━━━━━ Data ━━━━━

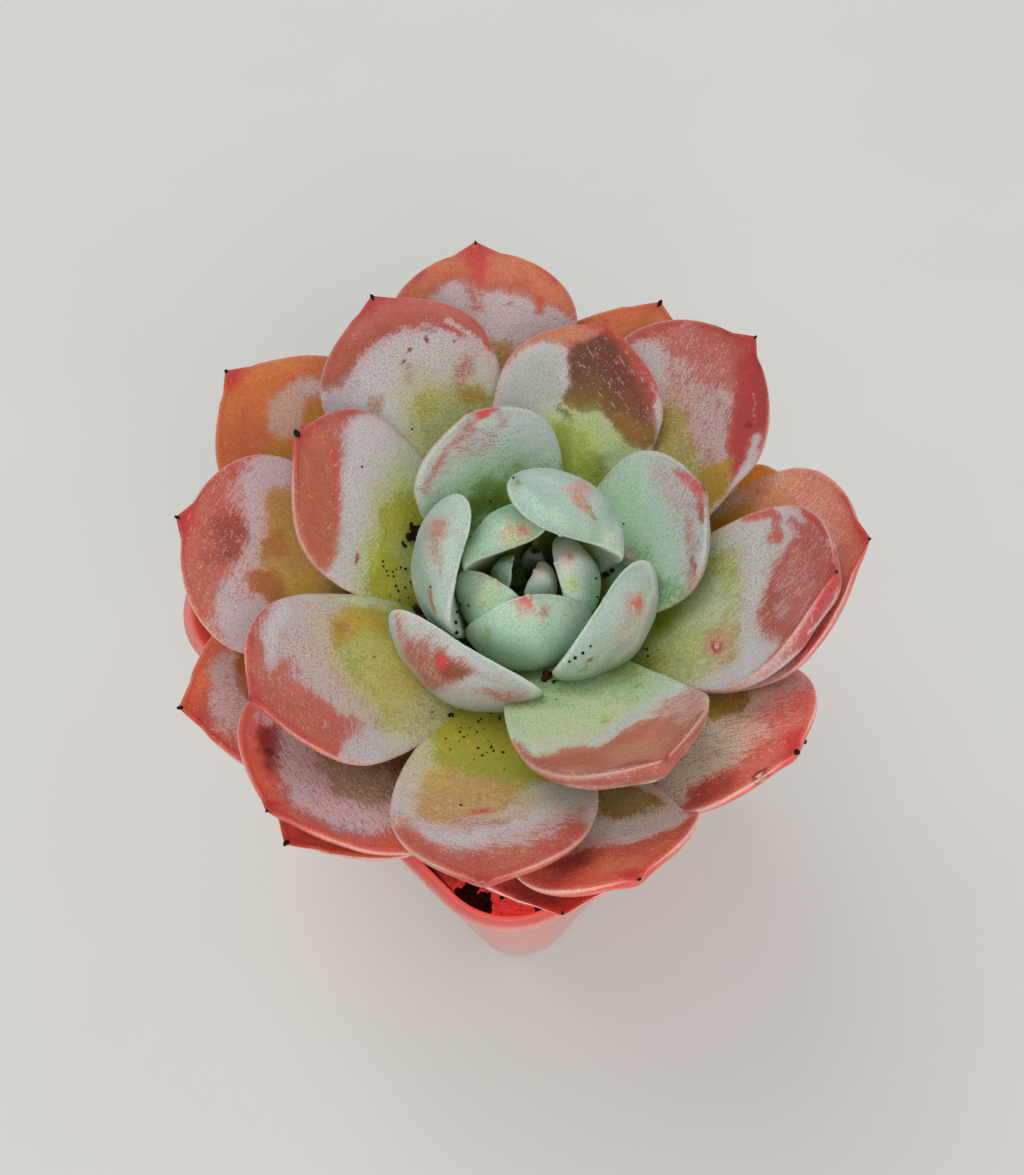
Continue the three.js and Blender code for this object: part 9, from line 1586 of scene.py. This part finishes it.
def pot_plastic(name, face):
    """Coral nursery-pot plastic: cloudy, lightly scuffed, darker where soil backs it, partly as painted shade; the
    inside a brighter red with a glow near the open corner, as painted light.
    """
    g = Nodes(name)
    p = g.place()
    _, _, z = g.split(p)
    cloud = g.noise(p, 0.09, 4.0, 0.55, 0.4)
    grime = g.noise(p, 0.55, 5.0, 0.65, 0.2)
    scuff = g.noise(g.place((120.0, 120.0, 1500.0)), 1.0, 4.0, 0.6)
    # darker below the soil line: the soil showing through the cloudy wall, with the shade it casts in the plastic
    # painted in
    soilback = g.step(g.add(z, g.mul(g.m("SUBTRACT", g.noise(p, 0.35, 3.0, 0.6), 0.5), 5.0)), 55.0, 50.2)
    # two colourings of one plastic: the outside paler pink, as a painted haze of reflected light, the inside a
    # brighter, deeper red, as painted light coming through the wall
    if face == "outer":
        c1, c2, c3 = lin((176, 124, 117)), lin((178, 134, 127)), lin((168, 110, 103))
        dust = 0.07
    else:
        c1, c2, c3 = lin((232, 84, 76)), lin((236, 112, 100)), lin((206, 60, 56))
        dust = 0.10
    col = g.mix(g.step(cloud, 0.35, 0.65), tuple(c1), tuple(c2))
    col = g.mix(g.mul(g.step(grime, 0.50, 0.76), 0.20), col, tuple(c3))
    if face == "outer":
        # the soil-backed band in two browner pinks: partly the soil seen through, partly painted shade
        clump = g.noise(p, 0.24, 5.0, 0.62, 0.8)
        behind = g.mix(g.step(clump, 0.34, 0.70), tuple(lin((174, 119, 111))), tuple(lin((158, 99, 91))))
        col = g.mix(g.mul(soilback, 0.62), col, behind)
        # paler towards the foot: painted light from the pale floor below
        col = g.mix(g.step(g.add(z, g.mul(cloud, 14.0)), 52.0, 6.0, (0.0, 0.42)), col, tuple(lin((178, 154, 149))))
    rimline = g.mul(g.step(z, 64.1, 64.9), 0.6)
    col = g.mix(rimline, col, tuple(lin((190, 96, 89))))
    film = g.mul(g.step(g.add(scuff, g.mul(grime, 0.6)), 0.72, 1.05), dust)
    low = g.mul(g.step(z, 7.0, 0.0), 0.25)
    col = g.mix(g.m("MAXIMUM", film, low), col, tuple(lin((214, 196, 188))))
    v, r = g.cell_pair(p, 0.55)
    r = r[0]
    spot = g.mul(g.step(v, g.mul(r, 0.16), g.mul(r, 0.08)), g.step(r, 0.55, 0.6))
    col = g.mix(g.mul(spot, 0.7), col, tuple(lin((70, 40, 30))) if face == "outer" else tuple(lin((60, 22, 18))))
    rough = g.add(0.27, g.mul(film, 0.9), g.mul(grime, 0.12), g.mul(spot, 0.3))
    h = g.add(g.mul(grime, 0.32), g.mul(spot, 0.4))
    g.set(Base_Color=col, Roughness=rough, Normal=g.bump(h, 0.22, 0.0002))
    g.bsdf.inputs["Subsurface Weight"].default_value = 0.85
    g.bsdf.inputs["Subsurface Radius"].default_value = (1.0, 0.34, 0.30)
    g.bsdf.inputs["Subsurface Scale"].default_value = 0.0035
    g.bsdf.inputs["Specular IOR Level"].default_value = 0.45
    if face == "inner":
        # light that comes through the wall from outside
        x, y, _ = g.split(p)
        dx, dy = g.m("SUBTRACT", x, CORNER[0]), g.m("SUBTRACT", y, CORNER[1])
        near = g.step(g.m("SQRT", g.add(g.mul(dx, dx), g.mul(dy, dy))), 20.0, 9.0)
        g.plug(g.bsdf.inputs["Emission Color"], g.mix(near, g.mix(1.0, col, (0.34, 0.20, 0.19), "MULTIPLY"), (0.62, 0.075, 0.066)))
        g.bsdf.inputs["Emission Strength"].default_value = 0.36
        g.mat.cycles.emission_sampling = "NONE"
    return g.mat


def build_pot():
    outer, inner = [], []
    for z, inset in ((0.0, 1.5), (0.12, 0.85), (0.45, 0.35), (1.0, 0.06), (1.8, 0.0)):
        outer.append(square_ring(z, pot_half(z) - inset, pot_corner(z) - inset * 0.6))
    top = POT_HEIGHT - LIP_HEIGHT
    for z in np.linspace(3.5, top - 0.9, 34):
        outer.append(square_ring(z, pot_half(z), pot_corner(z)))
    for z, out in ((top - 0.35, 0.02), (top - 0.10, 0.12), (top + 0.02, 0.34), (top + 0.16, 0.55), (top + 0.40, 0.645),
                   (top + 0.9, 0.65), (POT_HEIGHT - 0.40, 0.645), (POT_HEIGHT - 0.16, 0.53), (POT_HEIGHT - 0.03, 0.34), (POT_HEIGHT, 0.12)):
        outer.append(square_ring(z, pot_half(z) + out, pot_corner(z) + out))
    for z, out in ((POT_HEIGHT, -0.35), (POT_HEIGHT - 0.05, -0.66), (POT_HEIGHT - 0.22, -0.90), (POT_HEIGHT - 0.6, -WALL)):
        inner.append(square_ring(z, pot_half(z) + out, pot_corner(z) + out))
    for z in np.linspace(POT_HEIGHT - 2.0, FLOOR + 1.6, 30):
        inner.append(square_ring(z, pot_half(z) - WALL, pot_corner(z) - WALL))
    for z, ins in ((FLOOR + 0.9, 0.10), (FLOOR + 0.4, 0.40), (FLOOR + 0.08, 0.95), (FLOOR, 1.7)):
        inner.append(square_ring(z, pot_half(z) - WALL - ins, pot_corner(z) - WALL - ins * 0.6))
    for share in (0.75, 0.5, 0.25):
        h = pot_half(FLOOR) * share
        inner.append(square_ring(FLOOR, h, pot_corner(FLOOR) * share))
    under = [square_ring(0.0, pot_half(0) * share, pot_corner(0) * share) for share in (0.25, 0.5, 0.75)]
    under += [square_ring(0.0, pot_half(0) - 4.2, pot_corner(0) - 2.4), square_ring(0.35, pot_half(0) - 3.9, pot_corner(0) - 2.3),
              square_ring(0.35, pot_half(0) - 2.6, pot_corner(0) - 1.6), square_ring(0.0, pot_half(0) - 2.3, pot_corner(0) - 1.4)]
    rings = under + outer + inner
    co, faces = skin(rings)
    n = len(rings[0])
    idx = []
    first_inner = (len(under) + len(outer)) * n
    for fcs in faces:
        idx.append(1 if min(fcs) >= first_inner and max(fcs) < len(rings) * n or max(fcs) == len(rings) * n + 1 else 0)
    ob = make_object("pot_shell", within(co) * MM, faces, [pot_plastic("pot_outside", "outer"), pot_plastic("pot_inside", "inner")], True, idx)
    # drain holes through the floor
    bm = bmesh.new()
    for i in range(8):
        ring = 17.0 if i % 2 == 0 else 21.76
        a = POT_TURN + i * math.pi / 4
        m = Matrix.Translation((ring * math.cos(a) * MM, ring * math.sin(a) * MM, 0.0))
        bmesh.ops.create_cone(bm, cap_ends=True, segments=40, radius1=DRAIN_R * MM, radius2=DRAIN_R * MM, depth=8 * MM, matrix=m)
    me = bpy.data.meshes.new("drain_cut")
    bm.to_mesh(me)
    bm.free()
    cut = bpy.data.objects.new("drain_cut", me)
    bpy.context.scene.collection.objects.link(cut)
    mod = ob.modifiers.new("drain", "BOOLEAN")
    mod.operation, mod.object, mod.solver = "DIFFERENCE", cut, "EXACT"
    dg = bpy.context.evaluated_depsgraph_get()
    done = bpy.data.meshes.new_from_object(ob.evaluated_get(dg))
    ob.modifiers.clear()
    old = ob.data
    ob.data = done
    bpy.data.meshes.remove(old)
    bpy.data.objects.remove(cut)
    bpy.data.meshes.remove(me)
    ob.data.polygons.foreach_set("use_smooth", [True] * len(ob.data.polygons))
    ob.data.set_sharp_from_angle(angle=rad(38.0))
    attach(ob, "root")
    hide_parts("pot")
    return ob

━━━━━

From the preceding material, extract every line exactly.

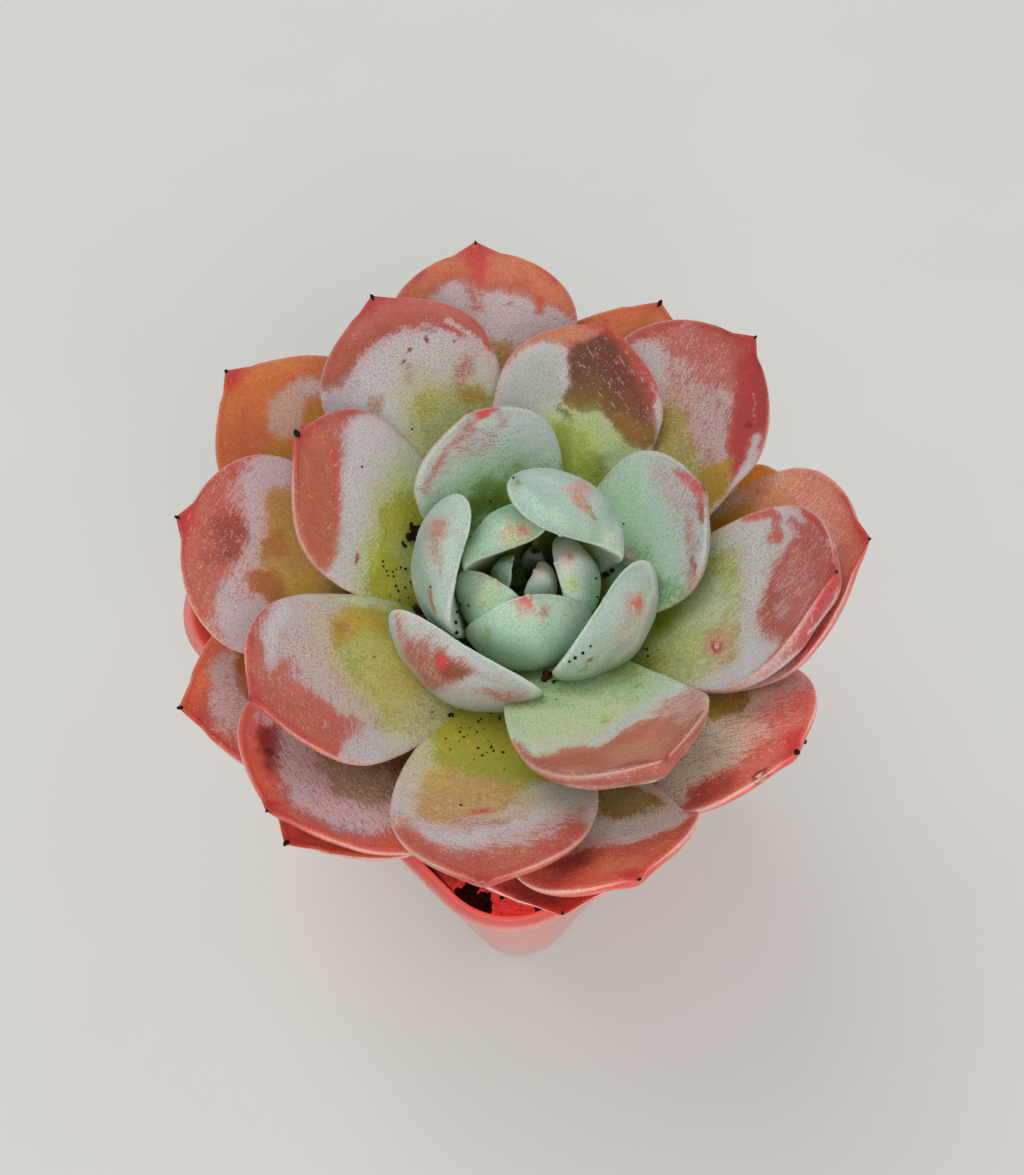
Continue the three.js and Blender code for this object: part 9, from line 1586 of scene.py. This part finishes it.
def pot_plastic(name, face):
    """Coral nursery-pot plastic: cloudy, lightly scuffed, darker where soil backs it, partly as painted shade; the
    inside a brighter red with a glow near the open corner, as painted light.
    """
    g = Nodes(name)
    p = g.place()
    _, _, z = g.split(p)
    cloud = g.noise(p, 0.09, 4.0, 0.55, 0.4)
    grime = g.noise(p, 0.55, 5.0, 0.65, 0.2)
    scuff = g.noise(g.place((120.0, 120.0, 1500.0)), 1.0, 4.0, 0.6)
    # darker below the soil line: the soil showing through the cloudy wall, with the shade it casts in the plastic
    # painted in
    soilback = g.step(g.add(z, g.mul(g.m("SUBTRACT", g.noise(p, 0.35, 3.0, 0.6), 0.5), 5.0)), 55.0, 50.2)
    # two colourings of one plastic: the outside paler pink, as a painted haze of reflected light, the inside a
    # brighter, deeper red, as painted light coming through the wall
    if face == "outer":
        c1, c2, c3 = lin((176, 124, 117)), lin((178, 134, 127)), lin((168, 110, 103))
        dust = 0.07
    else:
        c1, c2, c3 = lin((232, 84, 76)), lin((236, 112, 100)), lin((206, 60, 56))
        dust = 0.10
    col = g.mix(g.step(cloud, 0.35, 0.65), tuple(c1), tuple(c2))
    col = g.mix(g.mul(g.step(grime, 0.50, 0.76), 0.20), col, tuple(c3))
    if face == "outer":
        # the soil-backed band in two browner pinks: partly the soil seen through, partly painted shade
        clump = g.noise(p, 0.24, 5.0, 0.62, 0.8)
        behind = g.mix(g.step(clump, 0.34, 0.70), tuple(lin((174, 119, 111))), tuple(lin((158, 99, 91))))
        col = g.mix(g.mul(soilback, 0.62), col, behind)
        # paler towards the foot: painted light from the pale floor below
        col = g.mix(g.step(g.add(z, g.mul(cloud, 14.0)), 52.0, 6.0, (0.0, 0.42)), col, tuple(lin((178, 154, 149))))
    rimline = g.mul(g.step(z, 64.1, 64.9), 0.6)
    col = g.mix(rimline, col, tuple(lin((190, 96, 89))))
    film = g.mul(g.step(g.add(scuff, g.mul(grime, 0.6)), 0.72, 1.05), dust)
    low = g.mul(g.step(z, 7.0, 0.0), 0.25)
    col = g.mix(g.m("MAXIMUM", film, low), col, tuple(lin((214, 196, 188))))
    v, r = g.cell_pair(p, 0.55)
    r = r[0]
    spot = g.mul(g.step(v, g.mul(r, 0.16), g.mul(r, 0.08)), g.step(r, 0.55, 0.6))
    col = g.mix(g.mul(spot, 0.7), col, tuple(lin((70, 40, 30))) if face == "outer" else tuple(lin((60, 22, 18))))
    rough = g.add(0.27, g.mul(film, 0.9), g.mul(grime, 0.12), g.mul(spot, 0.3))
    h = g.add(g.mul(grime, 0.32), g.mul(spot, 0.4))
    g.set(Base_Color=col, Roughness=rough, Normal=g.bump(h, 0.22, 0.0002))
    g.bsdf.inputs["Subsurface Weight"].default_value = 0.85
    g.bsdf.inputs["Subsurface Radius"].default_value = (1.0, 0.34, 0.30)
    g.bsdf.inputs["Subsurface Scale"].default_value = 0.0035
    g.bsdf.inputs["Specular IOR Level"].default_value = 0.45
    if face == "inner":
        # light that comes through the wall from outside
        x, y, _ = g.split(p)
        dx, dy = g.m("SUBTRACT", x, CORNER[0]), g.m("SUBTRACT", y, CORNER[1])
        near = g.step(g.m("SQRT", g.add(g.mul(dx, dx), g.mul(dy, dy))), 20.0, 9.0)
        g.plug(g.bsdf.inputs["Emission Color"], g.mix(near, g.mix(1.0, col, (0.34, 0.20, 0.19), "MULTIPLY"), (0.62, 0.075, 0.066)))
        g.bsdf.inputs["Emission Strength"].default_value = 0.36
        g.mat.cycles.emission_sampling = "NONE"
    return g.mat


def build_pot():
    outer, inner = [], []
    for z, inset in ((0.0, 1.5), (0.12, 0.85), (0.45, 0.35), (1.0, 0.06), (1.8, 0.0)):
        outer.append(square_ring(z, pot_half(z) - inset, pot_corner(z) - inset * 0.6))
    top = POT_HEIGHT - LIP_HEIGHT
    for z in np.linspace(3.5, top - 0.9, 34):
        outer.append(square_ring(z, pot_half(z), pot_corner(z)))
    for z, out in ((top - 0.35, 0.02), (top - 0.10, 0.12), (top + 0.02, 0.34), (top + 0.16, 0.55), (top + 0.40, 0.645),
                   (top + 0.9, 0.65), (POT_HEIGHT - 0.40, 0.645), (POT_HEIGHT - 0.16, 0.53), (POT_HEIGHT - 0.03, 0.34), (POT_HEIGHT, 0.12)):
        outer.append(square_ring(z, pot_half(z) + out, pot_corner(z) + out))
    for z, out in ((POT_HEIGHT, -0.35), (POT_HEIGHT - 0.05, -0.66), (POT_HEIGHT - 0.22, -0.90), (POT_HEIGHT - 0.6, -WALL)):
        inner.append(square_ring(z, pot_half(z) + out, pot_corner(z) + out))
    for z in np.linspace(POT_HEIGHT - 2.0, FLOOR + 1.6, 30):
        inner.append(square_ring(z, pot_half(z) - WALL, pot_corner(z) - WALL))
    for z, ins in ((FLOOR + 0.9, 0.10), (FLOOR + 0.4, 0.40), (FLOOR + 0.08, 0.95), (FLOOR, 1.7)):
        inner.append(square_ring(z, pot_half(z) - WALL - ins, pot_corner(z) - WALL - ins * 0.6))
    for share in (0.75, 0.5, 0.25):
        h = pot_half(FLOOR) * share
        inner.append(square_ring(FLOOR, h, pot_corner(FLOOR) * share))
    under = [square_ring(0.0, pot_half(0) * share, pot_corner(0) * share) for share in (0.25, 0.5, 0.75)]
    under += [square_ring(0.0, pot_half(0) - 4.2, pot_corner(0) - 2.4), square_ring(0.35, pot_half(0) - 3.9, pot_corner(0) - 2.3),
              square_ring(0.35, pot_half(0) - 2.6, pot_corner(0) - 1.6), square_ring(0.0, pot_half(0) - 2.3, pot_corner(0) - 1.4)]
    rings = under + outer + inner
    co, faces = skin(rings)
    n = len(rings[0])
    idx = []
    first_inner = (len(under) + len(outer)) * n
    for fcs in faces:
        idx.append(1 if min(fcs) >= first_inner and max(fcs) < len(rings) * n or max(fcs) == len(rings) * n + 1 else 0)
    ob = make_object("pot_shell", within(co) * MM, faces, [pot_plastic("pot_outside", "outer"), pot_plastic("pot_inside", "inner")], True, idx)
    # drain holes through the floor
    bm = bmesh.new()
    for i in range(8):
        ring = 17.0 if i % 2 == 0 else 21.76
        a = POT_TURN + i * math.pi / 4
        m = Matrix.Translation((ring * math.cos(a) * MM, ring * math.sin(a) * MM, 0.0))
        bmesh.ops.create_cone(bm, cap_ends=True, segments=40, radius1=DRAIN_R * MM, radius2=DRAIN_R * MM, depth=8 * MM, matrix=m)
    me = bpy.data.meshes.new("drain_cut")
    bm.to_mesh(me)
    bm.free()
    cut = bpy.data.objects.new("drain_cut", me)
    bpy.context.scene.collection.objects.link(cut)
    mod = ob.modifiers.new("drain", "BOOLEAN")
    mod.operation, mod.object, mod.solver = "DIFFERENCE", cut, "EXACT"
    dg = bpy.context.evaluated_depsgraph_get()
    done = bpy.data.meshes.new_from_object(ob.evaluated_get(dg))
    ob.modifiers.clear()
    old = ob.data
    ob.data = done
    bpy.data.meshes.remove(old)
    bpy.data.objects.remove(cut)
    bpy.data.meshes.remove(me)
    ob.data.polygons.foreach_set("use_smooth", [True] * len(ob.data.polygons))
    ob.data.set_sharp_from_angle(angle=rad(38.0))
    attach(ob, "root")
    hide_parts("pot")
    return ob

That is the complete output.